(Rows from a 3D modeling dataset)
'''

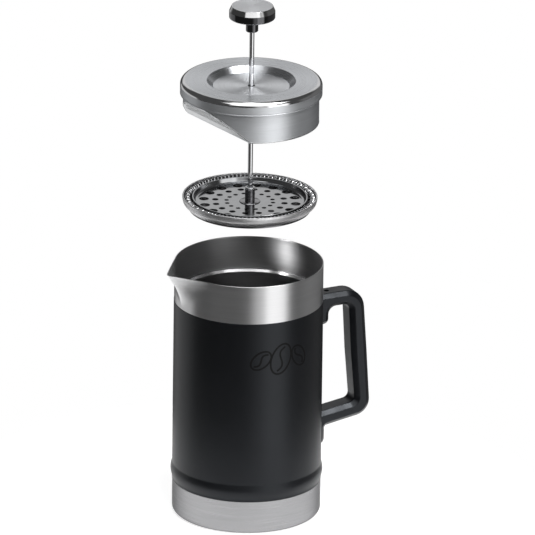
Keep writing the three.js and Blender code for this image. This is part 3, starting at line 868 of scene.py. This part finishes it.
def lid_skirt():
    """The wall under the cap, cut away on the slant over the spout, with a narrow rolled hem."""
    top = -LID_BAND + 2

    def low(angle):
        return skirt_low(SKIRT_RADIUS * math.cos(angle)) + HEM_RADIUS + 0.05

    def section(angle):
        edge = low(angle)
        profile = [(SKIRT_OUTSIDE, top), (SKIRT_OUTSIDE, edge), (SKIRT_INSIDE, edge), (SKIRT_INSIDE, top)]
        return stood_up(profile, angle)

    skirt = swept("lid_skirt_wall", section, SKIRT_ROUND, sharp=40)
    skirt.data.transform(LID_PLACE)
    placed(skirt, LID_WALL, *LID, "lid_skirt")
    middle = SKIRT_OUTSIDE - HEM_RADIUS + 0.15
    around = []
    for k in range(SKIRT_ROUND):
        angle = math.tau * k / SKIRT_ROUND
        around += stood_up([(middle, low(angle))], angle)
    roll = wire_loop("skirt_hem", around, HEM_RADIUS, sides=16)
    roll.data.transform(LID_PLACE)
    placed(roll, HEM_STEEL, *LID)


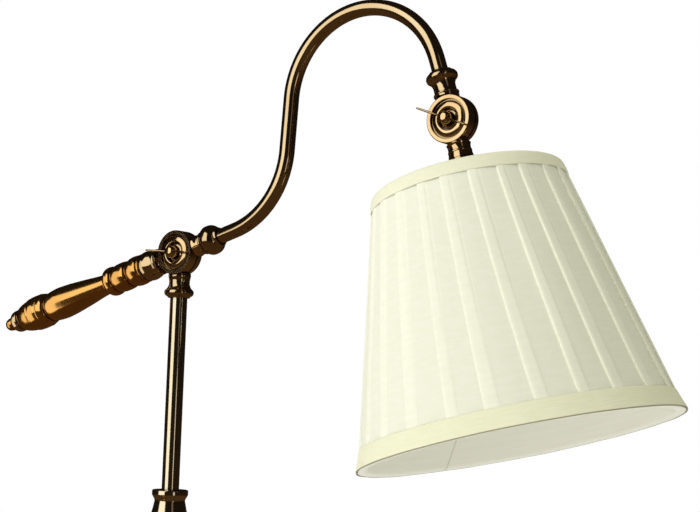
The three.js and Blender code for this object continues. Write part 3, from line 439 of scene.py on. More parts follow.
turnedLines = (3.0, 1.6, 1.0)  # along the turning's UV: slow round the piece, one line every 0.6 mm
finish = {
    # lacquered antique brass of poles, tube and knuckles: near black where it reflects the dark room,
    # cream where it meets a light
    "antique": metalFinish(
        "lacqueredAntiqueBrass",
        {"colour": "#D1BB94", "deep": "#C4AA80", "roughness": (0.08, 0.14), "patch": 90, "speck": 1.4,
         "lathe": True, "lineStretch": turnedLines, "bump": 0.03, "coat": 0.15},
    ),
    # the poles' and vase's brass: a paler copy of the antique brass, a painted highlight tone that
    # makes the poles' reflections clip to cream as under brighter light
    "pale": metalFinish(
        "paleLacqueredBrass",
        {"colour": "#D8CDB0", "deep": "#CBBD9A", "roughness": (0.07, 0.13), "patch": 120, "speck": 1.4,
         "lathe": True, "lineStretch": turnedLines, "bump": 0.05, "coat": 0.2},
    ),
    # polished golden brass of the handle: warmer and brighter than the poles, a copy whose orange
    # highlights partly paint the handle's dimmer light
    "golden": metalFinish(
        "polishedGoldenBrass",
        {"colour": "#E0AC60", "deep": "#D29C50", "roughness": (0.13, 0.2), "patch": 60, "speck": 1.2,
         "lathe": True, "lineStretch": turnedLines, "bump": 0.03, "coat": 0.15},
    ),
    # faced rings of the knuckles: turned flat, so finer circles and a rosier tone
    "faced": metalFinish(
        "facedBrass",
        {"colour": "#D6BC8E", "deep": "#CBA978", "roughness": (0.08, 0.14), "patch": 30, "speck": 0.9,
         "lathe": True, "lineStretch": (2.0, 3.0, 1.0), "bump": 0.06, "coat": 0.1},
    ),
    # bright grey plating, faintly brushed along the part
    "zinc": metalFinish(
        "zincPlatedSteel",
        {"colour": "#C4C6C4", "deep": "#AEB1AF", "roughness": (0.28, 0.42), "patch": 12, "speck": 0.8,
         "lathe": False, "lineStretch": (400, 400, 2500), "bump": 0.1, "coat": 0.0},
    ),
    # sand-cast iron: dull, pitted and almost black
    "iron": solidFinish(
        "sandCastIron",
        {"colour": "#4A4744", "deep": "#35322F", "roughness": (0.6, 0.85), "patch": 20, "grain": 1.2,
         "bump": 0.5, "lift": 0.3, "metallic": 0.7},
    ),
    # deep green wool, matt and slightly fuzzy
    "felt": solidFinish(
        "pressedWoolFelt",
        {"colour": "#39473B", "deep": "#29342B", "roughness": (0.9, 1.0), "patch": 6, "grain": 0.5,
         "bump": 0.6, "lift": 0.3, "sheen": 0.4},
    ),
    # satin black with a fine mould grain
    "nylon": solidFinish(
        "mouldedBlackNylon",
        {"colour": "#242221", "deep": "#1B1A19", "roughness": (0.4, 0.55), "patch": 15, "grain": 0.6,
         "bump": 0.15, "lift": 0.05},
    ),
    # hard near-black moulding with a low shine
    "phenolic": solidFinish(
        "mouldedPhenolic",
        {"colour": "#1E1B19", "deep": "#151312", "roughness": (0.18, 0.3), "patch": 20, "grain": 0.8,
         "bump": 0.08, "lift": 0.05},
    ),
    # muted gold sleeve over the leads
    "sleeve": solidFinish(
        "goldLeadSleeve",
        {"colour": "#BE9A4C", "deep": "#A5813A", "roughness": (0.45, 0.6), "patch": 5, "grain": 0.5,
         "bump": 0.2, "lift": 0.05},
    ),
    # glazed off-white body under the contacts
    "ceramic": solidFinish(
        "glazedSteatite",
        {"colour": "#ECE8DE", "deep": "#DDD8CB", "roughness": (0.2, 0.35), "patch": 10, "grain": 0.7,
         "bump": 0.1, "lift": 0.05},
    ),
    # milky white glass with a soft gloss
    "opal": solidFinish(
        "opalGlass",
        {"colour": "#F6F3EA", "deep": "#EFEBE0", "roughness": (0.12, 0.2), "patch": 25, "grain": 2.0,
         "bump": 0.03, "lift": 0.02, "milk": 0.3},
    ),
    # white enamel on wire, slightly uneven
    "wire": solidFinish(
        "whitePaintedWire",
        {"colour": "#E4E2D8", "deep": "#D5D2C5", "roughness": (0.35, 0.5), "patch": 10, "grain": 0.6,
         "bump": 0.15, "lift": 0.05},
    ),
}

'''

* **Prompt**: What are the exact lines from the beginning of the material through the line containing "placed(roll, HEM_STEEL, *LID)"? Write out those lines alone.

* **Answer**:
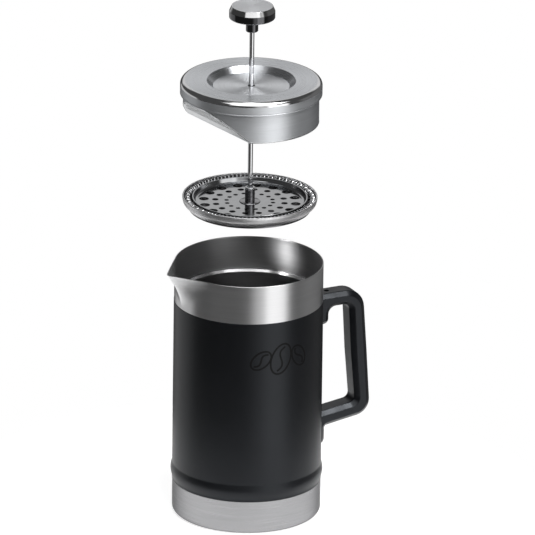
Keep writing the three.js and Blender code for this image. This is part 3, starting at line 868 of scene.py. This part finishes it.
def lid_skirt():
    """The wall under the cap, cut away on the slant over the spout, with a narrow rolled hem."""
    top = -LID_BAND + 2

    def low(angle):
        return skirt_low(SKIRT_RADIUS * math.cos(angle)) + HEM_RADIUS + 0.05

    def section(angle):
        edge = low(angle)
        profile = [(SKIRT_OUTSIDE, top), (SKIRT_OUTSIDE, edge), (SKIRT_INSIDE, edge), (SKIRT_INSIDE, top)]
        return stood_up(profile, angle)

    skirt = swept("lid_skirt_wall", section, SKIRT_ROUND, sharp=40)
    skirt.data.transform(LID_PLACE)
    placed(skirt, LID_WALL, *LID, "lid_skirt")
    middle = SKIRT_OUTSIDE - HEM_RADIUS + 0.15
    around = []
    for k in range(SKIRT_ROUND):
        angle = math.tau * k / SKIRT_ROUND
        around += stood_up([(middle, low(angle))], angle)
    roll = wire_loop("skirt_hem", around, HEM_RADIUS, sides=16)
    roll.data.transform(LID_PLACE)
    placed(roll, HEM_STEEL, *LID)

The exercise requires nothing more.